A quien hay que mirar es al Gobierno, y muy particularmente a su presidente en funciones: es él quien perdona la vida a Don Felipe a cambio de que hiberne a Don Juan Carlos, con una estrategia de palo y de zanahoria que resulta evidente.

Porque tan cierto es que no aprieta el botón nuclear contra la Corona, permitiendo por ejemplo la creación de Comisiones de Investigación en el Congreso como las reclamadas hasta la extenuación por Podemos; como que la mantiene a raya con la amenaza de levantar el veto a esas iniciativas y tantas otras que sus socios impulsarían gustosos para acabar con la Casa Real.

Y es ahí donde se percibe la maldad congénita del sanchismo y los peligros acechantes para la Monarquía.

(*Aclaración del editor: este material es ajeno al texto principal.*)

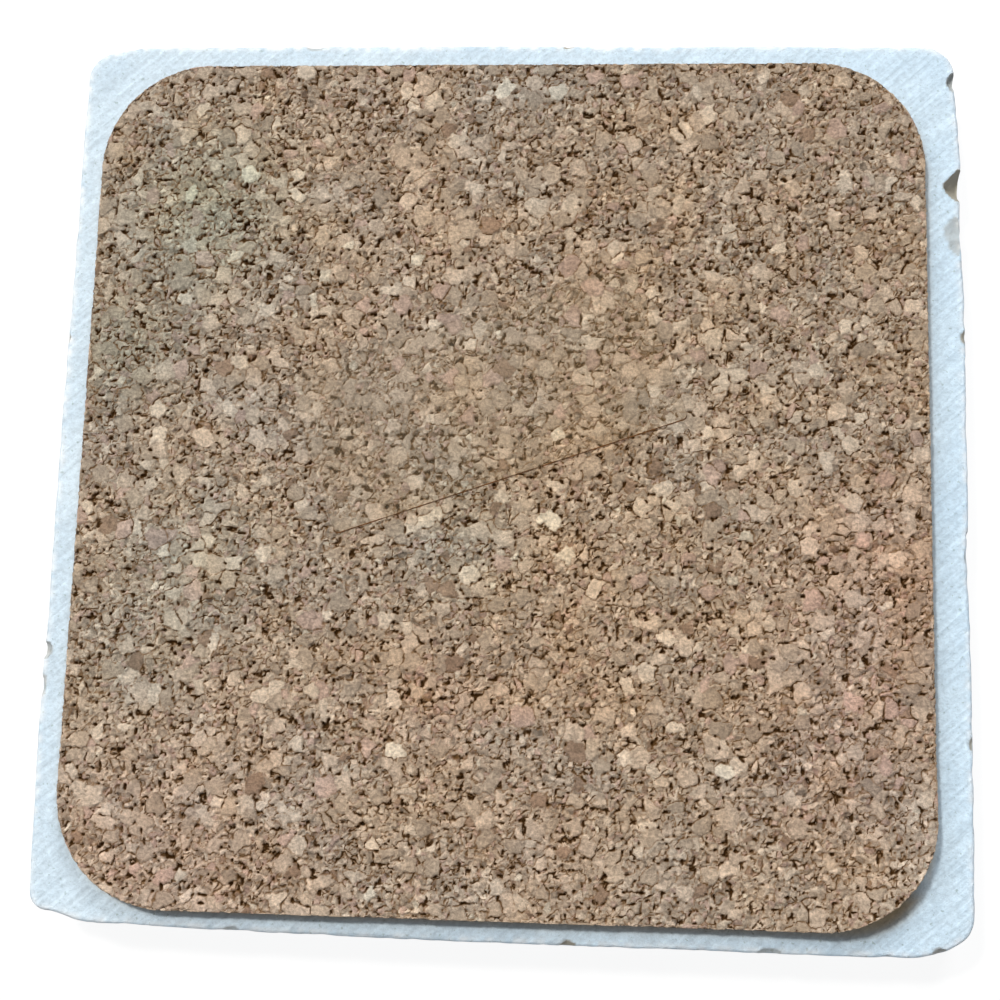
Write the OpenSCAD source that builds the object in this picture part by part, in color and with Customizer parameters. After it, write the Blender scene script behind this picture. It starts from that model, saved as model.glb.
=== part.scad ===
// Square stone coaster with a cork backing, lying on its drinking face as photographed.
// +Z comes out of the cork, +Y is the far side, and the origin is the middle of the drinking face.

/* [Stone tile] */
// Side of the square tile over its worn edges
tile_side = 101.6; // [88:0.2:116]
// Thickness of the tile between its two flat faces
tile_t = 9.5; // [6:0.5:14]
// Radius of the tile's corners seen from above
corner_r = 4; // [3:0.5:9]
// Radius that tumbling has worn on the arris of the drinking face
face_arris_r = 0.9; // [0.4:0.1:1.5]
// Radius that tumbling has worn on the arris of the sawn back face
back_arris_r = 0.4; // [0.2:0.1:1.5]
// Depth of the deepest hollow worn into the outline
wear_depth = 0.8; // [0:0.1:1.6]
// How far the sawn sides lie behind their outline
side_relief = 0.25; // [0:0.05:0.6]
// Radius of the ball that scoops the nominal chip
chip_r = 2; // [1:0.1:3]

/* [Cork pad] */
// Thickness of the cork sheet
cork_t = 2; // [1.5:0.25:4]
// Radius of the pad's corners
cork_corner_r = 12.4; // [4:0.2:20]
// Bare stone left beside the pad at its left and right, once centred
rim_side = 3.8; // [2:0.2:8]
// Bare stone left beside the pad at its near and far edge, once centred
rim_end = 2.8; // [2:0.2:8]
// How far the pad was laid to the right of the tile's middle
cork_shift_x = -0.5; // [-1.5:0.1:1.5]
// How far the pad was laid beyond the tile's middle
cork_shift_y = -0.5; // [-1.5:0.1:1.5]
// Angle by which the pad was laid askew
cork_turn = 0.2; // [-1:0.1:1]

/* [Adhesive film] */
// Thickness of the adhesive between stone and cork
adhesive_t = 0.15; // [0.1:0.05:0.4]
// How far the adhesive stays inside the pad's edge
adhesive_inset = 0.4; // [0.2:0.1:1]

/* [Label film] */
// Length of the clear label
label_l = 41; // [20:1:60]
// Width of the clear label
label_w = 19; // [10:1:30]
// Thickness of the label film
label_t = 0.08; // [0.05:0.01:0.2]
// Radius of the label's corners
label_corner_r = 0.6; // [0.2:0.1:2]
// Angle by which the label is stuck askew
label_turn = 19.3; // [-45:0.1:45]
// Place of the label's middle, right of the pad's middle
label_x = -1.6; // [-10:0.2:10]
// Place of the label's middle, beyond the pad's middle
label_y = 8.6; // [-12:0.2:12]
// Gap round the label where it is pressed into the cork
label_gap = 0.05; // [0.02:0.01:0.2]

/* [Hidden] */

$fn = 48;
// Overrun of every cut past the face that it opens
cut_over = 0.5;

half_side = tile_side / 2;
cork_w = tile_side - 2 * rim_side;
cork_d = tile_side - 2 * rim_end;
adhesive_z = tile_t;
cork_z = adhesive_z + adhesive_t;
cork_top_z = cork_z + cork_t;

// Sides are counted anticlockwise: 0 right, 1 far, 2 left, 3 near. Corner 0 ends side 0.
corner_shares = [1, 1.05, 0.8, 1];
side_steps = 40;
corner_steps = 6;
arris_steps = 4;

// Hollows worn into the outline: side, place along it from -1 to 1, depth as a share of
// wear_depth, and reach as a share of half the tile's side
hollow_shares = [
    [0, 0.9, 0.55, 0.12],
    [0, 0.58, 0.4, 0.09],
    [0, -0.2, 0.25, 0.09],
    [1, -0.85, 0.25, 0.3],
    [1, -0.28, 0.25, 0.12],
    [1, 0.94, 0.55, 0.05],
    [2, 0.88, 0.4, 0.25],
    [2, 0.3, 0.15, 0.1],
    [3, -0.95, 1.3, 0.06],
    [3, -0.75, 0.45, 0.22],
    [3, -0.4, 0.15, 0.15],
    [3, 0.965, 1.1, 0.065]
];

// Chips in the arris of the back face: side, place along it from -1 to 1, then how far the
// scooping ball lies outside the side and above the face, and its radius, as shares of chip_r
back_chip_shares = [
    [0, 0.663, 0, 0.1, 1.05],
    [0, 0.541, 0.81, 0.81, 1.93],
    [0, 0.909, -0.25, 0.1, 0.65],
    [0, 0.31, 0.55, 0.5, 0.95],
    [0, -0.17, 0.8, 0.7, 1.3],
    [0, -0.56, 0.5, 0.55, 0.9],
    [1, -0.13, 0.6, 0.6, 1.15],
    [1, 0.47, 0.75, 0.7, 1.25],
    [1, -0.66, 0.5, 0.5, 0.85],
    [2, 0.413, 0.05, 0, 0.55],
    [2, 0.49, 0.88, 0.88, 1.5],
    [2, -0.3, 0.6, 0.6, 1.05],
    [3, -0.9, 0.1, 0.35, 0.6],
    [3, 0.94, -0.35, 0, 0.5],
    [3, -0.55, 0.75, 0.7, 1.3],
    [3, 0.16, 0.6, 0.55, 1.05],
    [3, 0.58, 0.7, 0.75, 1.25]
];

// Chips in the arris of the drinking face, in the same order, with the ball below the face
front_chip_shares = [
    [0, 0.35, 0.65, 0.7, 1.2],
    [0, -0.71, 0.5, 0.5, 0.95],
    [1, 0.2, 0.7, 0.65, 1.25],
    [1, -0.87, 0.3, 0.4, 0.95],
    [2, -0.62, 0.8, 0.8, 1.45],
    [2, 0.15, 0.5, 0.55, 0.9],
    [3, -0.25, 0.6, 0.6, 1.1],
    [3, 0.72, 0.75, 0.7, 1.3]
];

// Outward direction of a side, and the direction in which its places are counted
function side_out(side) = [cos(90 * side), sin(90 * side)];
function side_along(side) = [-sin(90 * side), cos(90 * side)];
function corner_radius(side) = corner_r * corner_shares[(side + 4) % 4];

// One outline point is [x, y, outward x, outward y]
function side_point(side, step) =
    let (low = -half_side + corner_radius(side - 1))
    let (high = half_side - corner_radius(side))
    let (place = low + (high - low) * step / side_steps)
    let (at = side_out(side) * half_side + side_along(side) * place)
    concat(at, side_out(side));

function corner_point(side, step) =
    let (r = corner_radius(side))
    let (turn = 90 * (side + step / corner_steps))
    let (out = [cos(turn), sin(turn)])
    let (middle = (side_out(side) + side_along(side)) * (half_side - r))
    concat(middle + out * r, out);

outline = [
    for (side = [0:3])
        for (step = [0:side_steps + corner_steps - 1])
            step <= side_steps ? side_point(side, step) : corner_point(side, step - side_steps)
];
count = len(outline);

// Slow waves round the outline, between -1 and 1
function wave(turn, shift) = (sin(5 * turn + shift) + sin(11 * turn + 2 * shift) + sin(23 * turn)) / 3;

// Depth that all hollows together wear away at one place
function worn(at, i = 0) =
    i == len(hollow_shares) ? 0 :
    let (h = hollow_shares[i])
    let (middle = (side_out(h[0]) + side_along(h[0]) * h[1]) * half_side)
    let (away = norm(at - middle) / (h[3] * half_side))
    wear_depth * h[2] * exp(-away * away) + worn(at, i + 1);

// Rings of the tile from the drinking face up: each is [0 below or 1 at the back arris, inset as
// a share of that arris, share of the side's relief, height as a share of that arris, measured
// from its face, share of the plain height between the arrises]
function arris_ring(edge, step) =
    let (turn = 90 * step / arris_steps)
    [edge, 1 - sin(turn), 0, 1 - cos(turn), 0];
ring_shares = concat(
    [for (step = [0:arris_steps]) arris_ring(0, step)],
    [[0, 0, 1, 1, 0.3], [0, 0, 0.6, 1, 0.7]],
    [for (step = [arris_steps:-1:0]) arris_ring(1, step)]
);
rings = len(ring_shares);

function tile_point(ring, i) =
    let (r = ring_shares[ring])
    let (p = outline[i])
    let (at = [p[0], p[1]])
    let (out = [p[2], p[3]])
    let (turn = 360 * i / count)
    let (uneven = 1 + wave(turn, 30) / 3)
    let (face_arris = face_arris_r * uneven)
    let (back_arris = back_arris_r * uneven)
    let (relief = side_relief * r[2] * (1 + wave(turn, 80 + 90 * r[4])) / 2)
    let (inset = worn(at) + (r[0] == 0 ? face_arris : back_arris) * r[1] + relief)
    let (plain = (tile_t - face_arris - back_arris) * r[4])
    concat(at - out * inset, r[0] == 0 ? face_arris * r[3] + plain : tile_t - back_arris * r[3]);

// A tumbled slab: rings of outline points joined by triangles, closed by a fan on each face
module tumbled_slab() {
    ring_points = [for (ring = [0:rings - 1]) for (i = [0:count - 1]) tile_point(ring, i)];
    low_middle = len(ring_points);
    high_middle = low_middle + 1;
    last = (rings - 1) * count;
    walls = [
        for (ring = [0:rings - 2])
            for (i = [0:count - 1])
                let (a = ring * count + i)
                let (b = ring * count + (i + 1) % count)
                each [[a, a + count, b], [b, a + count, b + count]]
    ];
    low_fan = [for (i = [0:count - 1]) [low_middle, i, (i + 1) % count]];
    high_fan = [for (i = [0:count - 1]) [high_middle, last + (i + 1) % count, last + i]];
    polyhedron(
        points = concat(ring_points, [[0, 0, 0], [0, 0, tile_t]]),
        faces = concat(walls, low_fan, high_fan),
        convexity = 4
    );
}

// Balls that scoop chips out of one arris, above (up = 1) or below (up = -1) the face at face_z
module chip_balls(chips, face_z, up) {
    for (c = chips) {
        at = side_out(c[0]) * (half_side + c[2] * chip_r) + side_along(c[0]) * c[1] * half_side;
        translate(concat(at, face_z + up * c[3] * chip_r))
            sphere(r = c[4] * chip_r);
    }
}

module marble_tile() {
    color("#e6ebef")
        difference() {
            tumbled_slab();
            chip_balls(back_chip_shares, tile_t, 1);
            chip_balls(front_chip_shares, 0, -1);
        }
}

// Flat sheet with round corners, centred, standing on z = 0
module rounded_sheet(w, d, r, t) {
    linear_extrude(height = t) {
        square([w - 2 * r, d], center = true);
        square([w, d - 2 * r], center = true);
        for (x = [-1, 1])
            for (y = [-1, 1])
                translate([x * (w / 2 - r), y * (d / 2 - r)])
                    circle(r = r);
    }
}

// Places what follows in the pad's own directions, at a height above the drinking face
module on_pad(z) {
    translate([cork_shift_x, cork_shift_y, z])
        rotate([0, 0, cork_turn])
            children();
}

// Places what follows where the label is stuck
module on_label(z) {
    on_pad(z)
        translate([label_x, label_y, 0])
            rotate([0, 0, label_turn])
                children();
}

module adhesive_film() {
    color("#d8cfbd")
        on_pad(adhesive_z)
            rounded_sheet(
                cork_w - 2 * adhesive_inset,
                cork_d - 2 * adhesive_inset,
                cork_corner_r - adhesive_inset,
                adhesive_t
            );
}

module cork_pad() {
    color("#b59c80")
        difference() {
            on_pad(cork_z)
                rounded_sheet(cork_w, cork_d, cork_corner_r, cork_t);
            on_label(cork_top_z - label_t)
                rounded_sheet(
                    label_l + 2 * label_gap,
                    label_w + 2 * label_gap,
                    label_corner_r + label_gap,
                    label_t + cut_over
                );
        }
}

module label_film() {
    color("#c9b79e")
        on_label(cork_top_z - label_t)
            rounded_sheet(label_l, label_w, label_corner_r, label_t);
}

marble_tile();
adhesive_film();
cork_pad();
label_film();
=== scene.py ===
import math

import bpy
import numpy as np
from mathutils import Matrix, Vector


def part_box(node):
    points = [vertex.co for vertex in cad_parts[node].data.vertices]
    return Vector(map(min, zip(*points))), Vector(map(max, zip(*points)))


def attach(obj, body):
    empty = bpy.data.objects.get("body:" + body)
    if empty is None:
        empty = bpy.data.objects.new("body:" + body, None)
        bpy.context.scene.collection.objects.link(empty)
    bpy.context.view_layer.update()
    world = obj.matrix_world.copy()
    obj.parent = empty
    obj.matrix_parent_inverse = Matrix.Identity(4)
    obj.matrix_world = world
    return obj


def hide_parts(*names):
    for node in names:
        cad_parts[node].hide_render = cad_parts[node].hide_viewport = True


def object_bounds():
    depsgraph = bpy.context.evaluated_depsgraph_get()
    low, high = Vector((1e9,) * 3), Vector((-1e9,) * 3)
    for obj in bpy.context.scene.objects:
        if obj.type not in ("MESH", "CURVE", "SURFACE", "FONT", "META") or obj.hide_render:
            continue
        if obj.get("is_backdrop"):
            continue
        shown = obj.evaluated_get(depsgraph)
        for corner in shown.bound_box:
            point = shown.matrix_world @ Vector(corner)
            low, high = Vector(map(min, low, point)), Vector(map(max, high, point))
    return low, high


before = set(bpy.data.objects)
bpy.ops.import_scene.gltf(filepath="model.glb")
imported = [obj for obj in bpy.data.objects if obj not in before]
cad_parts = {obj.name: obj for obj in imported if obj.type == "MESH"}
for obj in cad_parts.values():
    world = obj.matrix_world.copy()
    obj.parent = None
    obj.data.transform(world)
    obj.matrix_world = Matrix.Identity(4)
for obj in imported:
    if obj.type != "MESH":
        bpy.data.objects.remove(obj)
cad_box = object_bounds()

# A square coaster of tumbled marble with a pad of agglomerated cork, lying cork side up.
# Lengths are metres; a value written in millimetres is multiplied by MM.
MM = 0.001

# Camera, in millimetres from the middle of the cork's upper face
CAMERA_AT = (13.3, -34.6, 176.0)
CAMERA_AIM = (-0.14, -3.5, 0.0)
CAMERA_UP = (-0.031, 1.0, 0.0)
LENS_MM = 58.8
SENSOR_MM = 36.0

# Points drawn along each side and round each corner of an outline, before they are spread evenly
SIDE_POINTS = 400
CORNER_POINTS = 60

# Stone tile, as in the construction: corners, arrises, depth of the hollows and bow of the sides
TILE_CORNERS = (4 * MM, 4.2 * MM, 3.2 * MM, 4 * MM)
FACE_ARRIS = 0.9 * MM
BACK_ARRIS = 0.4 * MM
WEAR_DEPTH = 0.8 * MM
SIDE_RELIEF = 0.25 * MM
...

Porque su defensa práctica, que no necesita ir acompañada de una fe auténtica en la institución pero sí en su inmejorable utilidad para cohesionar los valores nacionales y constitucionales (idénticos a los de una República decente y perfeccionados por su superior simbolismo), necesitaría de una actitud de la Moncloa que por supuesto nunca ocurrirá.

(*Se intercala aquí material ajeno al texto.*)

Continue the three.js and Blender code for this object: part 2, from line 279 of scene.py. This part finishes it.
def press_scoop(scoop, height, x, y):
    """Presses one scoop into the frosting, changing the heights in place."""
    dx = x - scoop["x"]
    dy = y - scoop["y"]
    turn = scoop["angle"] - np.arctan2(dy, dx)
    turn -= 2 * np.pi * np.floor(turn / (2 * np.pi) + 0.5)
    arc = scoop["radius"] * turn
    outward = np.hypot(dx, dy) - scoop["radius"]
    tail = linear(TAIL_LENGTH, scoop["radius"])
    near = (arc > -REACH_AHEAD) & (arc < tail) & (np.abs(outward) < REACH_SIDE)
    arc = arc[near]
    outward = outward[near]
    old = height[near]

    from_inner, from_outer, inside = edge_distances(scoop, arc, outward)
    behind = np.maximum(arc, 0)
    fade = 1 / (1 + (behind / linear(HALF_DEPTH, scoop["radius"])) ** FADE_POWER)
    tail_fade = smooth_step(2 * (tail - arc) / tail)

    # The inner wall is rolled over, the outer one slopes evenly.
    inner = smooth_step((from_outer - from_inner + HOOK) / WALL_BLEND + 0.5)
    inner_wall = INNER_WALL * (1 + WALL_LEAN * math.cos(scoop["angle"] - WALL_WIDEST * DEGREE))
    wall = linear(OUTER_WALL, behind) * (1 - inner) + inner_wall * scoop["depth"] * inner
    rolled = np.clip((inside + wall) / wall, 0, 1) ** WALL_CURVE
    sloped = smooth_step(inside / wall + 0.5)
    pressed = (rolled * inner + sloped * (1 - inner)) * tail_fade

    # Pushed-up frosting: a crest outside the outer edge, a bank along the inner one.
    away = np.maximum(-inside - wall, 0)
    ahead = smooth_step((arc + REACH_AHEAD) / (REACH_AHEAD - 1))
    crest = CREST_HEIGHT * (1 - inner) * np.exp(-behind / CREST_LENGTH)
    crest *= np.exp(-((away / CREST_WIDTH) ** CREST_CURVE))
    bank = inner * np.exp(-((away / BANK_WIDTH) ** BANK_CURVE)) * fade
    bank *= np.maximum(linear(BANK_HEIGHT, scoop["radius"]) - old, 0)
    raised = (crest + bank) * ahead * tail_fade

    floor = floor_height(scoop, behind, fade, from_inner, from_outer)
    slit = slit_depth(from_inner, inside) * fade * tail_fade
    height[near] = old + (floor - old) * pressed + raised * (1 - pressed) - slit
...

El mismo país que indulta a Junqueras, negocia con Puigdemont, blanquea a Otegi e incluso acerca a su casa a Txapote prefiere mantener un cordón sanitario sobre Don Juan Carlos, cuyos pecados de ejemplaridad han sido sobradamente pagados con una abdicación, un exilio insólito y un oprobio innecesario que, en realidad, son una manera de mantener en la diana, bajo sospecha, al «Régimen del 78».

El desprecio a Don Juan Carlos es, en realidad, la bala de plata que se guarda Sánchez para dispararla, o guardarla en la recámara, en función de sus necesidades y de las exigencias de sus insaciables aliados.

Y por eso, aunque no siempre se entienda, es razonable que Don Felipe mantenga la calma: está defendiendo la Constitución, aunque sea al humillante precio de arrinconar a quien la promovió, en otra cruel paradoja de esta triste España sanchista.